The lovely thing about digital classes – or one of the lovely things, anyway! – is that you can track exactly what exercisers are doing.

Which classes are most popular, what class lengths, what types of workout…? All of this insight is right there, laid bare in the data.

Reviewing this data on a regular basis is therefore hugely valuable for us at Wexer, as it allows us to aggregate more of the great content our end-users – your customers – want.

We thought we’d share some of the latest learnings with you, too. After all, any additional insight into customers’ actual (rather than reported) behaviours has to be a good thing!

Here’s what we’re seeing in the Q2 usage reports from our ‘any time, anywhere, any connected device’ Web Player…

 

Fitness snacking

Short workouts continue to be a key theme of on-demand class participation, with three of the top five most popular workouts just 15 minutes or less. Two of these are abs and core workouts, the other a yoga stretch class – exactly the sort of workout you’d expect people to do as a quick break from their desk. No sweat, no fuss, no need to earmark loads of time. But a chance to do something, however busy the day, to inject a bit of feelgood.

Even across the top 10 most popular classes, average class length is only 19 minutes.

 

And workout stacking

Interestingly, although average length of the 10 most popular classes in Q2 was 19 minutes, the average stream time was in fact 11.8 minutes.

Looking at the top 50 most popular classes, those figures become 24 minutes and 15.5 minutes respectively.

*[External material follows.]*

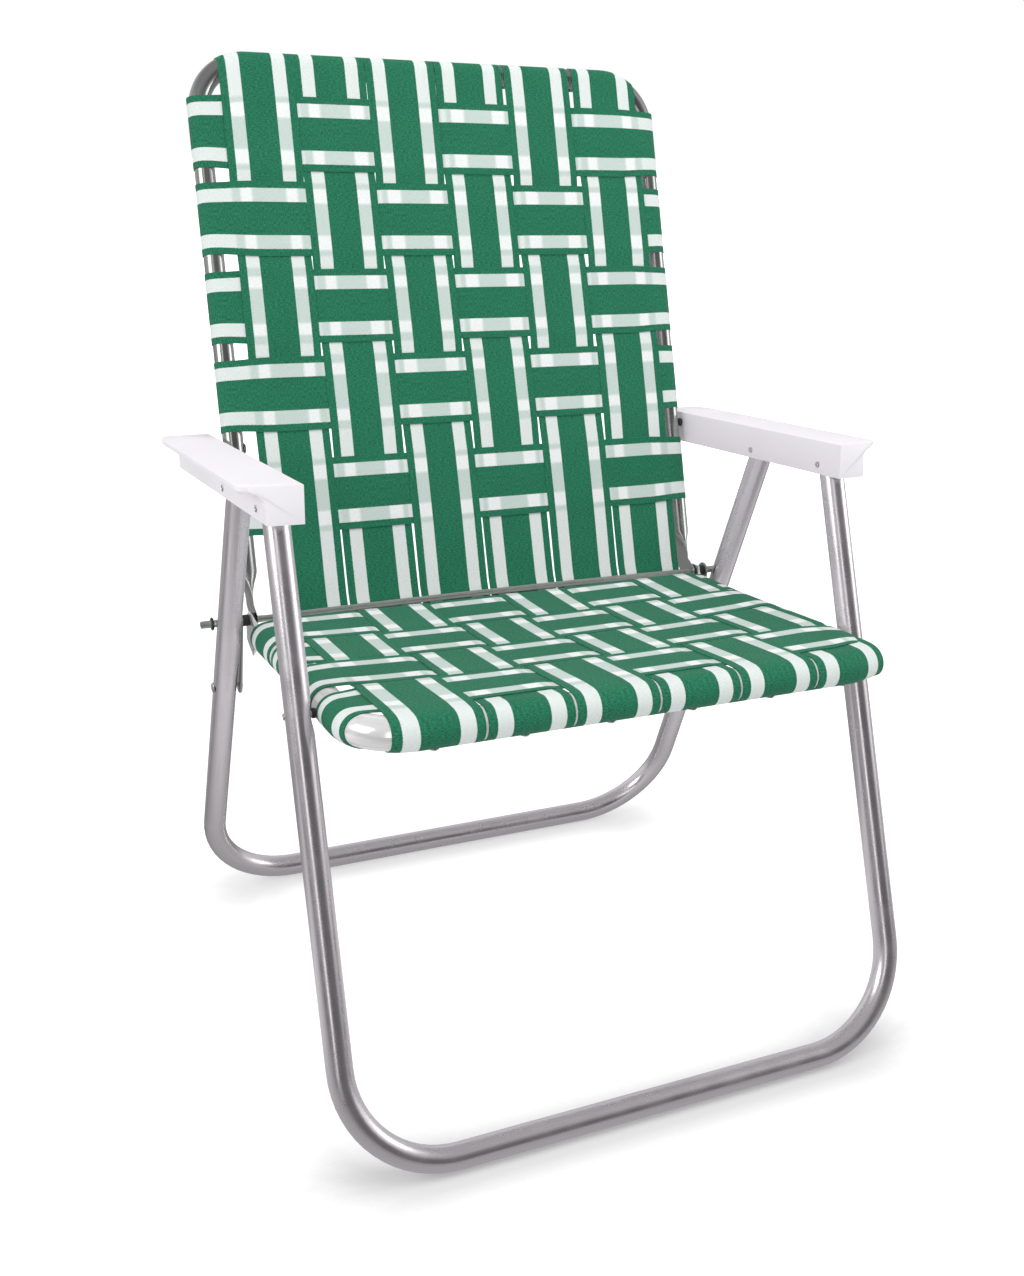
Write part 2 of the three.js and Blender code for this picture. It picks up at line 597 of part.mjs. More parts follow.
// Arm rests
function armShape() {
  const roof = ARM_ABOVE_PIVOT;
  const floor = -ARM_BELOW_PIVOT;
  const edge = ARM_OUTER + ARM_OVERHANG;
  const coveDrop = ARM_RIM + ARM_OVERHANG / 2;
  const section = [[ARM_INNER, floor], [ARM_OUTER, floor], [ARM_OUTER, roof - coveDrop]];
  for (let i = 1; i <= ARM_COVE_STEPS; i += 1) {
    const turn = (Math.PI / 2) * (i / ARM_COVE_STEPS);
    const out = (ARM_OVERHANG - ARM_RIM / 2) * (1 - Math.cos(turn));
    const rise = (coveDrop - ARM_RIM) * Math.sin(turn);
    section.push([ARM_OUTER + out, roof - coveDrop + rise]);
  }
  const [faceFoot, faceTop] = ARM_RIM_FACE_SHARES;
  section.push([edge, roof - ARM_RIM * faceFoot], [edge, roof - ARM_RIM * faceTop]);
  section.push([edge - ARM_RIM * faceTop, roof], [ARM_INNER, roof]);
  const outer = new THREE.Shape(section.map(([x, h]) => new THREE.Vector2(x, h)));
  const solid = new THREE.ExtrudeGeometry(outer, { depth: ARM_FRONT + ARM_REAR, bevelEnabled: false });
  const across = new THREE.Vector3(1, 0, 0);
  const back = armPlan.along.clone().negate();
  solid.applyMatrix4(new THREE.Matrix4().makeBasis(across, armPlan.up, back));
  const start = armPlan.at(0, ARM_REAR, 0);
  solid.translate(start.x, start.y, start.z);

  // Seen from above: a skewed front, rounded corners and a tapered rear
  const [skewAtWall, skewAtCorner] = ARM_SKEW_SHARES;
  const [taperCorner, rearCorner] = ARM_REAR_CORNER_SHARES;
  const plan = [[ARM_INNER, -ARM_FRONT], [ARM_OUTER, -ARM_FRONT + ARM_FRONT_SKEW * skewAtWall]];
  plan.push([edge - ARM_CORNER_R, -ARM_FRONT + ARM_FRONT_SKEW * skewAtCorner]);
  for (let i = 1; i <= ARM_CORNER_STEPS; i += 1) {
    const turn = (Math.PI / 2) * (i / ARM_CORNER_STEPS);
    const x = edge - ARM_CORNER_R + ARM_CORNER_R * Math.sin(turn);
    plan.push([x, -ARM_FRONT + ARM_FRONT_SKEW + ARM_CORNER_R * (1 - Math.cos(turn))]);
  }
  plan.push([edge, ARM_REAR - ARM_REAR_TAPER]);
  plan.push([edge - ARM_CORNER_R * taperCorner, ARM_REAR - ARM_REAR_TAPER / 2]);
  plan.push([edge - ARM_CORNER_R * rearCorner, ARM_REAR - ARM_CORNER_R / 2]);
  plan.push([ARM_OUTER, ARM_REAR]);
  plan.push([ARM_INNER + ARM_CORNER_R, ARM_REAR], [ARM_INNER, ARM_REAR - ARM_CORNER_R]);
  const trimShape = new THREE.Shape(plan.map(([x, s]) => new THREE.Vector2(x, s)));
  const height = ARM_ABOVE_PIVOT + ARM_BELOW_PIVOT + 2 * GAP;
  const trim = new THREE.ExtrudeGeometry(trimShape, { depth: height, bevelEnabled: false });
  trim.applyMatrix4(new THREE.Matrix4().makeBasis(across, armPlan.along, armPlan.up));
  const low = armPlan.at(0, 0, floor - GAP);
  trim.translate(low.x, low.y, low.z);

  const channel = block(armPlan, [ARM_INNER + ARM_WALL, ARM_OUTER - ARM_WALL],
    [-ARM_FRONT + ARM_WALL + ARM_FRONT_SKEW * skewAtWall, ARM_REAR - ARM_WALL],
    [floor - GAP, roof - ARM_TOP_THICKNESS]);
  const shell = toManifold(solid).intersect(toManifold(trim)).subtract(toManifold(channel));
  const pins = [
    cylinder(RIVET_HOLE_R, ARM_INNER - GAP, ARM_OUTER + GAP, FRONT_LEG_TOP),
    cylinder(RIVET_HOLE_R, ARM_INNER - GAP, ARM_OUTER + GAP, REAR_LEG_TOP),
    cylinder(RIVET_HOLE_R, ARM_INNER - GAP, ARM_INNER + ARM_WALL + GAP, BACK_ARM_POINT),
  ];
  return cut(fromManifold(shell), pins);
}
addPair('arm', armShape(), WHITE_PLASTIC);
addPair('arm_front_rivet', rivet(ARM_INNER - GAP, ARM_OUTER + GAP, FRONT_LEG_TOP), STEEL);
addPair('arm_rear_rivet', rivet(ARM_INNER - GAP, ARM_OUTER + GAP, REAR_LEG_TOP), STEEL);
const backInner = BACK_X - BACK_TUBE_R;
const bushEnd = ARM_INNER - 2 * GAP;
addPair('back_arm_rivet', pinWithHead(backInner - GAP, ARM_INNER - GAP, BACK_ARM_POINT), STEEL);
addPair('back_arm_bush', ringSolid(BUSH_R, RIVET_HOLE_R,
  FRAME_HALF_WIDTH + GAP, bushEnd, BACK_ARM_POINT), BLACK_NYLON);
addPair('arm_pivot_head', outerPin(ARM_INNER, ARM_INNER + ARM_WALL + GAP, BACK_ARM_POINT), STEEL);

// Webbing: a ribbon of even thickness along a side-view or cross-section line
function ribbon(line, width, frame, origin) {
  const half = WEB_THICKNESS / 2;
  const upper = [];
  const lower = [];
  for (let i = 0; i < line.length; i += 1) {
    const p = new THREE.Vector2(...line[i]);
    const before = i > 0 ? p.clone().sub(new THREE.Vector2(...line[i - 1])).normalize() : null;
    const after = i < line.length - 1 ? new THREE.Vector2(...line[i + 1]).sub(p).normalize() : null;
    const first = before ?? after;
    const second = after ?? before;
    const normal = new THREE.Vector2(-first.y - second.y, first.x + second.x).normalize();
    const reach = half / Math.max(1 / WEB_MITRE_LIMIT, normal.dot(new THREE.Vector2(-first.y, first.x)));
    upper.push(p.clone().addScaledVector(normal, reach));
    lower.push(p.clone().addScaledVector(normal, -reach));
  }
  const outline = new THREE.Shape([...upper, ...lower.reverse()]);
  const solid = new THREE.ExtrudeGeometry(outline, { depth: width, bevelEnabled: false });
  solid.translate(0, 0, -width / 2);
  const third = new THREE.Vector3().crossVectors(frame[0], frame[1]);
  solid.applyMatrix4(new THREE.Matrix4().makeBasis(frame[0], frame[1], third));
  solid.translate(origin.x, origin.y, origin.z);
  return solid;
}

// Corners of a wrap round a tube at [a, b], half a turn from one angle to another in degrees.
// Each straight between two corners touches the circle of the given radius at its middle
function wrap(a, b, radius, fromDeg, toDeg) {
  const points = [];
  const step = (toDeg - fromDeg) / WEB_ARC_STEPS;
  const reach = radius / Math.cos(rad(step / 2));
  for (let i = 0; i < WEB_ARC_STEPS; i += 1) {
    const turn = rad(fromDeg + step * (i + 0.5));
    points.push([a + reach * Math.cos(turn), b + reach * Math.sin(turn)]);
  }
  return points;
}

// Level changes of a strap that passes crossings in order, each over or under the other strap
function woven(crossings, level, crossingWidth) {
  const points = [];
  const half = crossingWidth / 2;
  for (const { place, over } of crossings) {
    const height = level + (over ? WEAVE_STEP : 0);
    points.push([place - half - GAP, height], [place + half + GAP, height]);
  }
  return points;
}

const acrossX = new THREE.Vector3(1, 0, 0);

// Room for the seat's pivots: the first cross strap is tucked in beside them
function pivotNotch() {
  const [pivotA] = seatPlan.place(SEAT_PIVOT);
  const reach = SEAT_TUBE_R + WEB_THICKNESS + 2 * GAP;
  return block(seatPlan, [SEAT_X, SEAT_X + 2 * reach], [pivotA - BUSH_R - 2 * GAP, pivotA + BUSH_R + GAP],
    [-reach, reach / 2]);
}

function crossStrap(plan, row, tubeX, tubeR) {
  const radius = tubeR + WEB_LEVEL;
  const crossings = columns.map((column) => ({
    place: columnX(column),
    over: (column % 2 === 1) === row.overEven,
  }));
  const line = [
    [-tubeX + WEB_TAIL, -radius],
    ...wrap(-tubeX, 0, radius, 270, 90),
    ...woven(crossings, radius, LONG_WEB_WIDTH),
    ...wrap(tubeX, 0, radius, 90, -90),
    [tubeX - WEB_TAIL, -radius],
  ];
  return ribbon(line, WEB_WIDTH, [acrossX, plan.up], plan.at(0, row.place, 0));
}

function longCrossings(rows, column) {
  return rows.map((row) => ({
    place: row.place,
    over: (column % 2 === 1) !== row.overEven,
  }));
}

function seatLongStrap(column) {
  const radius = SEAT_TUBE_R + WEB_LEVEL;
  const [rodA, rodB] = ROD_ON_SEAT;
  const underRod = rodB - ROD_R - WEB_LEVEL;
  const line = [
    [WEB_TAIL, -radius],
    ...wrap(0, 0, radius, 270, 90),
    ...woven(longCrossings(seatRows, column), radius, WEB_WIDTH),
    [rodA - WEB_DROP_START, underRod],
    [rodA + WEB_UNDER_ROD_REACH, underRod],
  ];
  return ribbon(line, LONG_WEB_WIDTH, [seatPlan.along, seatPlan.up], seatPlan.at(columnX(column), 0, 0));
}

function backLongStrap(column) {
  const radius = BACK_TUBE_R + WEB_LEVEL;
  const rows = backRows.slice().reverse();
  const line = [
    [BACK_WEB_END, radius],
    ...woven(longCrossings(rows, column), radius, WEB_WIDTH),
    ...wrap(BACK_TOP, 0, radius, 90, -90),
    [BACK_TOP - WEB_TAIL, -radius],
  ];
  return ribbon(line, LONG_WEB_WIDTH, [backPlan.along, backPlan.up], backPlan.at(columnX(column), 0, 0));
}

seatRows.forEach((row, i) => {
  const strap = cut(crossStrap(seatPlan, row, SEAT_X, SEAT_TUBE_R), [pivotNotch(), mirrored(pivotNotch())]);
  add(`seat_cross_strap_${i + 1}`, strap, GREEN_WEB);
});
backRows.forEach((row, i) => {
  add(`back_cross_strap_${i + 1}`, crossStrap(backPlan, row, BACK_X, BACK_TUBE_R), GREEN_WEB);
});
for (const column of columns) {
  add(`seat_long_strap_${column + 1}`, seatLongStrap(column), GREEN_WEB);
  add(`back_long_strap_${column + 1}`, backLongStrap(column), GREEN_WEB);
}

// Stand the chair on the origin: the middle of its footprint on the floor
const box = new THREE.Box3().setFromObject(chair);
chair.position.y = -(box.min.y + box.max.y) / 2;

export default chair;
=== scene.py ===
import json
import math
import bpy
import numpy as np
from mathutils import Matrix, Vector

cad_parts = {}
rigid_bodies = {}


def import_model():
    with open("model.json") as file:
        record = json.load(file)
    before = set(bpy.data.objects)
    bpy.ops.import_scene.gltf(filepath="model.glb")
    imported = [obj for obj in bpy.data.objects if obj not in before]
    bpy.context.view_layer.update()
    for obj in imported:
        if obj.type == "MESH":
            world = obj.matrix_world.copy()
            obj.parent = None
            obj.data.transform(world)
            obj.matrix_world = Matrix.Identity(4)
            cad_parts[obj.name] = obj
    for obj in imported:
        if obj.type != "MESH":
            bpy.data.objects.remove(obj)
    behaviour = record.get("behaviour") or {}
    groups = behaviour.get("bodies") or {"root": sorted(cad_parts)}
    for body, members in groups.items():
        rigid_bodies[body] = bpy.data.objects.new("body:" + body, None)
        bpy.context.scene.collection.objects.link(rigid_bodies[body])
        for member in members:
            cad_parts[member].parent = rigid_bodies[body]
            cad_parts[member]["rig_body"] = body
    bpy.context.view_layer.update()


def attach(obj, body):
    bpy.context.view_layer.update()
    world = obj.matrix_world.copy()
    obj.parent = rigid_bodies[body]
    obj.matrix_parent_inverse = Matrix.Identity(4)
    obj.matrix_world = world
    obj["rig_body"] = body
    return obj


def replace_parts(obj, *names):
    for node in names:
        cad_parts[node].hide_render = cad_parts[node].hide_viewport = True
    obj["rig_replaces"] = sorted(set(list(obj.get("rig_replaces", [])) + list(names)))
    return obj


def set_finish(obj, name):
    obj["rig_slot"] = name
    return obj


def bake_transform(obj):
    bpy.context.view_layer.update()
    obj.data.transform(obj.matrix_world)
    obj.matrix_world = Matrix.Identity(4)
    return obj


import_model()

# Camera: a 40 mm lens stands in front of the chair, to its right hand side and a little above
# the arm rests, and looks down on the seat. It leans a few degrees, as the picture does.
camera_place = Vector((-0.6432, -1.2997, 0.9748))
camera_forward = Vector((0.40208, 0.84101, -0.36199)).normalized()
camera_lean = math.radians(3.167)
picture_height = 1276
focal_length, shift_right, shift_up = 1423.7, 2.3, -27.3
film_height = 36
bpy.ops.object.select_all(action="DESELECT")
bpy.ops.object.camera_add(location=camera_place)
camera = bpy.context.object
level_right = camera_forward.cross(Vector((0, 0, 1))).normalized()
level_up = level_right.cross(camera_forward)
camera_right = level_right * math.cos(camera_lean) + level_up * math.sin(camera_lean)
camera_up = level_up * math.cos(camera_lean) - level_right * math.sin(camera_lean)
camera.matrix_world = Matrix.Translation(camera_place) @ Matrix(
    (camera_right, camera_up, -camera_forward)).transposed().to_4x4()
camera.data.sensor_width = film_height
camera.data.lens = film_height * focal_length / picture_height
camera.data.shift_x = shift_right / picture_height
camera.data.shift_y = shift_up / picture_height
camera.data.clip_end = 60
bpy.context.scene.camera = camera
bpy.context.scene.view_settings.view_transform = "Standard"

# Studio floor: a wide white sheet of paper. Beside the floor bars it shows a painted shadow, where their
# ambient occlusion dims its glow, and it reads as plain white elsewhere. The polished tubes show it as a
# painted reflection, darker before and behind the chair.
# Painted reflection: the shades, by depth along Y, that the floor glows with to glossy rays
painted_floor_reflection = [(-0.9, 0.13), (-0.3, 0.45), (-0.05, 0.72), (0.15, 0.42), (0.3, 0.27), (0.6, 0.4)]


def feed(tree, node, inputs):
    """Gives each input of a node its value, or a link from another node's output."""
    for socket, value in inputs.items():
        if isinstance(value, bpy.types.NodeSocket):
            tree.links.new(value, node.inputs[socket])
        else:
            node.inputs[socket].default_value = value


def add_node(tree, kind, inputs, out=0, **settings):
    node = tree.nodes.new("ShaderNode" + kind)
    for setting, value in settings.items():
        setattr(node, setting, value)
    feed(tree, node, inputs)
    return node.outputs[out]


def number(tree, operation, *values):
    return add_node(tree, "Math", dict(enumerate(values)), operation=operation)


def ranged(tree, value, low, high, to_low=0, to_high=1, **settings):
    """The value's run from low to high, made a run from to_low to to_high."""
    return add_node(tree, "MapRange", {"Value": value, "From Min": low, "From Max": high,
                                       "To Min": to_low, "To Max": to_high}, **settings)


def between(tree, low, high, share, **settings):
    """The colour low where the share is 0, and high where it is 1."""
    return add_node(tree, "Mix", {"Factor": share, 6: low, 7: high}, 2, data_type="RGBA", **settings)


def shades_along(tree, value, low, high, shades, tint=(1, 1, 1)):
    """A ramp of shades at their places along a value, tinted."""
    ramp = tree.nodes.new("ShaderNodeValToRGB")
    elements = ramp.color_ramp.elements
    while len(elements) < len(shades):
        elements.new(0.5)
    for element, (place, shade) in zip(elements, shades):
        element.position = (place - low) / (high - low)
        element.color = (*[shade * part for part in tint], 1)
    feed(tree, ramp, {"Fac": ranged(tree, value, low, high)})
    return ramp.outputs["Color"]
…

Given the popularity of these classes, it’s unlikely people are disengaging and dropping out partway through. Far more likely this is a sign of workout stacking, whereby exercisers skip intros or outros – skipping the stretching/rounding-off section of their first workout to dive straight into a second class, in which they then skip the intro/warm-up.

 

Low impact to the fore

Looking at the category types, strength and yoga are the clear frontrunners in terms of popularity. Logically this makes total sense: these are simpler formats of workout that require little to no equipment, and the equipment that is needed is sufficiently affordable that many people kitted themselves out during lockdown. For the same reason, these workouts are easy to do any time, anywhere.

Strength workouts also promise clear structures and outcomes, while virtual yoga is perhaps the closest it gets to a live delivery; the difference between the in-studio and at-home experience feels minimal. Unsurprisingly, then, demand for yoga on our platform continues to rise – up around 22% in Q2 vs Q1 – as people continue to do these quieter disciplines in their own time and space.

 

Cardio isn’t going anywhere

Interestingly, though, the strength category dropped by 25% versus Q1, while bootcamp made up some ground, its Q2 streams double that of Q1. While still some way behind the top two disciplines, third- and fourth-placed cardio and bootcamp now both have a strong foothold in the popularity ranking.

A gym’s cardio floor – kitted out with bikes and cross-trainers, treadmills and rowers – clearly holds great appeal for heart-pumping workouts, but it seems people are still ready to get a sweat on in their own homes, especially when bodyweight and small equipment are the tools used to achieve it.